# Slide rules and how we used to use them for calculating

Although the digital revolution of the later years of the 1900s produced electronic calculators which made complex calculations quick and easy, there were effective calculating devices before then. One was the slide-rule. The photo shows a fairly basic standard slide rule which is in fact the one that I used regularly in the 1960s and 1970s.

## Plastic and ivory slide rules

My slide rule and others at the time were made of plastc, but I understand that similar slide rules existed before plastics were developed. They were made of ivory.

## Structure of a basic slide rule

The structure of a standard slide rule is best explained with the picture. It consist of a wide ruler, a narrower one which slides along the central groove of the larger one and a cursor.

The cursor is spring-loaded so that, although it is easy to move, it stays in position afterwards. By sliding the narrow ruler to a suitable position, and reading off from one of the other scales, all sorts of complex calculations can be made quickly and easily - more of which below. The cursor increases accuracy by enabling markings on the two scales to be lined up more precisely.
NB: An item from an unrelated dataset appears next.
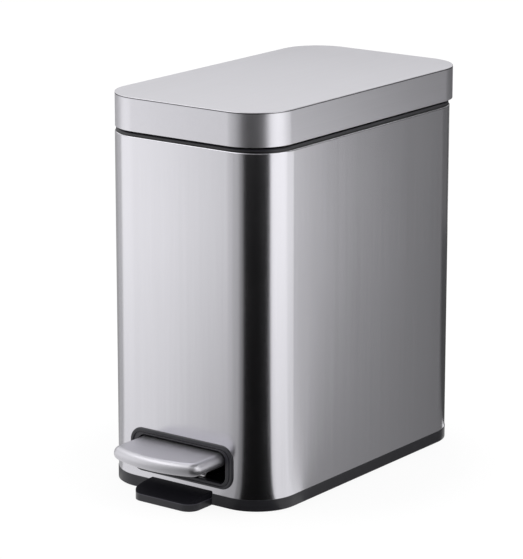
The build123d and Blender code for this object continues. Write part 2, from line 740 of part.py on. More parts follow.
PANEL_DEPTH = LID_DEPTH - LINER_MARGIN - PANEL_REAR_MARGIN
PANEL_Y = LID_FRONT + LINER_MARGIN + PANEL_DEPTH / 2

# Side view of a lug's arm, in (y, z) from the hinge's axis.
LUG_ARM = ((-2.6, 3.6), (-7.5, 9.5), (-18.0, 9.5), (-3.9, -2.2), (0.0, 0.0))

with BuildPart() as lid_liner:
    with BuildSketch(lid_plane(LINER_UNDER)):
        add(lid_outline(LINER_EDGE))
    extrude(amount=MOULDED)
    with BuildSketch(lid_plane(LINER_UNDER)):
        add(lid_outline(LINER_EDGE))
        add(lid_outline(LINER_EDGE + MOULDED), mode=Mode.SUBTRACT)
    extrude(amount=LINER_WALL_TOP - LINER_UNDER)
    with BuildSketch(Plane((0, PANEL_Y, LINER_UNDER))):
        RectangleRounded(LID_WIDTH - 2 * LINER_MARGIN, PANEL_DEPTH, PANEL_CORNER)
    extrude(amount=LINER_RISE + MOULDED)
    with BuildSketch(Plane((0, PANEL_Y, LINER_UNDER))):
        RectangleRounded(
            LID_WIDTH - 2 * LINER_MARGIN - 2 * MOULDED,
            PANEL_DEPTH - 2 * MOULDED,
            PANEL_CORNER - MOULDED,
        )
    extrude(amount=LINER_RISE, mode=Mode.SUBTRACT)
    # Hinge lugs: the arm leaves the barrel forwards, clear of the sleeve's edge.
    for side in (-1, 1):
        with BuildSketch(side_plane(side * HINGE_X)):
            with Locations((HINGE_Y, HINGE_Z)):
                Circle(HINGE_BARREL_R)
            with BuildLine():
                Polyline([(HINGE_Y + y, HINGE_Z + z) for y, z in LUG_ARM], close=True)
            make_face()
        extrude(amount=LUG_WIDTH / 2, both=True)
    with Locations((0, HINGE_Y, HINGE_Z)):
        Cylinder(HINGE_PIN_R + RUNNING, HINGE_BORE_LENGTH, rotation=(0, 90, 0), mode=Mode.SUBTRACT)
    # Crank: a plate hanging from the flange, with an eye for the rod's hook.
    with BuildSketch(side_plane(CRANK_X)):
        with Locations((CRANK_Y, CRANK_Z)):
            Circle(CRANK_EYE_R)
        with BuildLine():
            Polyline(
                (CRANK_Y - CRANK_EYE_R, CRANK_Z),
                (CRANK_Y + CRANK_EYE_R, CRANK_Z),
                (HINGE_Y - CRANK_ROOT_REAR, LINER_UNDER + PLATE_ROOT),
                (HINGE_Y - CRANK_ROOT_FRONT, LINER_UNDER + PLATE_ROOT),
                close=True,
            )
        make_face()
        with Locations((CRANK_Y, CRANK_Z)):
            Circle(ROD_R + RUNNING, mode=Mode.SUBTRACT)
    extrude(amount=CRANK_WIDTH / 2, both=True)

# ------------------------------------------------------------------- lid_bumpers
BUMPER_R = 2.3
BUMPER_SIDE_X = 73.9
BUMPER_SIDE_Y = BODY_Y + 62.0
BUMPER_FRONT_X = 36.0
BUMPER_FRONT_Y = FRONT + 3.3
BUMPER_GAP = 0.3
BUMPER_EDGE = 0.6

with BuildPart() as lid_bumpers:
    with BuildSketch(Plane.XY.offset(RING_TOP + BUMPER_GAP)):
        for side in (-1, 1):
            with Locations(
                (side * BUMPER_SIDE_X, BUMPER_SIDE_Y),
                (side * BUMPER_FRONT_X, BUMPER_FRONT_Y),
            ):
                Circle(BUMPER_R)
    extrude(amount=LINER_UNDER - RING_TOP - BUMPER_GAP)
    chamfer(lid_bumpers.faces().group_by(Axis.Z)[0].edges(), BUMPER_EDGE)

# ------------------------------------------------------------------ inner_bucket
def tub(inset, bottom_round):
    """The bucket's drafted block below its rim, drawn in by inset."""
    with BuildPart() as block:
        with BuildSketch(Plane((0, WELL_Y, LEDGE_TOP))):
            add(well_outline(BUCKET_NECK + inset))
        extrude(amount=-(LEDGE_TOP - BUCKET_BOTTOM - inset), taper=BUCKET_TAPER)
        fillet(block.faces().sort_by(Axis.Z)[0].edges(), bottom_round)
    return block.part


# It hangs in the well by its rim.
with BuildPart() as inner_bucket:
    add(tub(0, BUCKET_BOTTOM_ROUND))
    with BuildSketch(Plane((0, WELL_Y, LEDGE_TOP))):
        add(well_outline(BUCKET_PLAY))
    extrude(amount=BUCKET_RIM)
    add(tub(BUCKET_WALL, BUCKET_BOTTOM_ROUND - BUCKET_WALL), mode=Mode.SUBTRACT)
    with BuildSketch(Plane((0, WELL_Y, LEDGE_TOP))):
        add(well_outline(BUCKET_NECK + BUCKET_WALL))
    extrude(amount=BUCKET_RIM, mode=Mode.SUBTRACT)

PIECES = {
    "outer_shell": outer_shell,
    "top_ring": top_ring,
    "base": base,
    "rubber_feet": rubber_feet,
    "pedal_bezel": pedal_bezel,
    "pedal_pivot_pin": pedal_pivot_pin,
    "pivot_caps": pivot_caps,
    "pivot_screws": pivot_screws,
    "damper_cylinder": damper_cylinder,
    "damper_plunger": damper_plunger,
    "hinge_pins": hinge_pins,
    "lid_shell": lid_shell,
    "lid_liner": lid_liner,
    "lid_bumpers": lid_bumpers,
    "pedal_cap": pedal_cap,
    "pedal_core": pedal_core,
    "pedal_lever": pedal_lever,
    "pivot_bushings": pivot_bushings,
    "push_rod": push_rod,
    "rod_clips": rod_clips,
    "inner_bucket": inner_bucket,
}

for name, piece in PIECES.items():
    save(piece.part, name)
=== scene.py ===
"""Slim steel step bin: the finished pieces, their materials and a plain studio.

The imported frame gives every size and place.  Metres, +Z up, the pedal faces -Y.
"""

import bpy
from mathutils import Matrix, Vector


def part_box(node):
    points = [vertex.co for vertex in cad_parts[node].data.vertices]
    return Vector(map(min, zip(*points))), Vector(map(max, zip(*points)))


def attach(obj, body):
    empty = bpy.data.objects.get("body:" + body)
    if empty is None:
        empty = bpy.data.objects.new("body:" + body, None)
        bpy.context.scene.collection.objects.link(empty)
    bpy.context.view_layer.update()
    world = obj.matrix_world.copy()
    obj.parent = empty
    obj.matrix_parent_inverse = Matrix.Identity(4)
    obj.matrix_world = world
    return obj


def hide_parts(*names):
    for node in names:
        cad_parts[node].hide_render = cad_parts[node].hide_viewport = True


bl_info = {
    "name": "Step Bin Dresser",
    "version": (1, 0, 0),
    "blender": (4, 5, 0),
    "location": "View3D > Sidebar > Step Bin",
    "description": "Builds the finished pieces, materials and studio of a slim steel step bin",
    "category": "Object",
}

from math import asin, cos, radians

import bmesh
import bpy
from bpy.props import FloatProperty, FloatVectorProperty, PointerProperty
from mathutils import Matrix, Vector

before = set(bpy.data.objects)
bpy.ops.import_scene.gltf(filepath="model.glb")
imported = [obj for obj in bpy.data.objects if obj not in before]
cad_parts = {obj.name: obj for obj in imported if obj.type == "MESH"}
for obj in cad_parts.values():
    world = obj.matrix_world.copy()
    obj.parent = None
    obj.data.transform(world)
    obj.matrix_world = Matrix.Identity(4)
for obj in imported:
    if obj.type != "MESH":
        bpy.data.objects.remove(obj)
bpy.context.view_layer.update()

MM = 0.001

# An edge that turns by more than this stays sharp, and points nearer than this are one.
CREASE = radians(32)
SAME = 1e-6

SLEEVE_LOW, SLEEVE_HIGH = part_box("outer_shell")
LID_LOW, LID_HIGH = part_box("lid_shell")
PEDAL_LOW, PEDAL_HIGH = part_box("pedal_cap")
FRONT = SLEEVE_LOW.y

# The sleeve's window leaves this much of the pedal frame's box uncut on its steel.
WINDOW_SIDE = 0.0055
WINDOW_BOTTOM = 0.0025
WINDOW_TOP = 0.0047

# Where the frame's lip and its land end: half the width, then the two heights.
LIP_OPENING = (46.4 * MM, 15.5 * MM, 46.5 * MM)
PEDAL_OPENING = (41.9 * MM, 17.1 * MM, 44.1 * MM)
FRAME_LIP = 0.5 * MM
FRAME_WALL = 0.5 * MM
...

## Circular slide rules and 6-inch, half-size slide rules

Slide rules came - and presumably still come - in different lengths and in circular shapes. They are all have a cursor and work the same way.

### Accuracy of circular slide rules

I once bought a circular slide rule, but it turned out to have the scale slightly off centre and was very poor even though in theory it should have been accurate to about 6 figures.

Greg Everard

## Accuracy of slide rules

Three significant figures are all that are normally quoted for accuracy with a standard slide rule, but that depends on how well the slide rule is made.

### Slide rule accuracy

I was in the first year that slide rules were allowed in O level exams, and although my maths teacher decried their use as being less accurate than the standard 4 figure log tables, I delighted in getting results that were just as accurate with the six inch slide rule my father bought me. It helped that I was myopic as I could interpolate the small scale quite well and the rule itself was accurate.

Greg Everard

## How slide rules work

You can skip this section if you like and just go on to the next section on using a slide rule.

Every number has its
own inique logarithm, usually just called its *log*.

Logs are useful because they avoid long multiplication and division of large numbers. The logs of numbers to be multiplied merely have to be added together and the resulting log 'reversed' or anti-logged for the result. Similarly, for division, the logs of the two numbers merely need to be subtracted and anti-logged.

Logs and anti-logs of numbers can be looked up in log tables, but users of slide rules don't have to waste time doing this because the logs of numbers and their logs are already marked on slide rules. Adding and subtracting is done merely by sliding the scales against each other.

You can see how much quicker this is than consulting the log tables and adding or subtracting them, bearing in mind that when slide rules were popular, there were no electronic calculators.

You will notice from the pictures that log scales are not linear, i.e. they are scrunched up at one end.

## How to multiply with a slide rule

Let's take a simple example of multiplying two numbers:

Suppose you want to multiply 2 by 3. Yes, that's so simple that you know the answer anyway, but this is to show the principle.

Move the sliding scale (green in the photograph) until its 1 is lined up with the first number to be multiplied on the top scale, in this case 2, as in the above picture.

Then look along the sliding scale to the 3 and move the cursor precisely over it to read off the number it is aligned with on the lower fixed scale. You can clearly see that the 3 is lined up with the 6. So 3 × 2 = 6

By sliding the cursor to various other positions you can also readily see that other values of 2 times any number can also be read off, for example 2 x 2 = 4 and 2 x 4 = 8 etc.

Using the cursor to mark intermediate positions enables several numbers to be multiplied together in one go.

Where the numbers contain decimals, for example if 3.59 is to be multiplied by 4.62, the cursor becomes more important for accurate reading.

## Decimal points and powers of ten

Slide rules cannot put in powers of ten or a decimal point. So you need to do a rough answer in your head to see what these should be. For example a multiplication like:

732.8 × 926400

Needs to be treated as:

7 x 10^{2} x 9 x 10^{5}

This comes to 63 X 10^{7}
which is better expressed as

6.3 X 10^{8}

So when the slide rule gives the result as 6.79 you know that the actual result must be

6.79 × 10^{8}

This result is accurate to 3 significant figures which is all that is normally required. In fact it is in some ways unfortunate that electronic calculators give so many significant figures because they are normally meaningless in real situations.

## Division with a slide rule

Division is the reverse of multiplication in that the cursor is placed over the number to be divided and the number that is to divide it is slid along so that the two are lined up. Then the answer is read of from the position of the 1 (or the 10 if the 1 is off the scale).

So 6 ÷ 3 = 2 could be calculated from the second of the above two photos.

## Other slide rule functions

It will not have escaped your notice that there are other scales on the slide rule. These encompass sines, cosines and more advanced functions.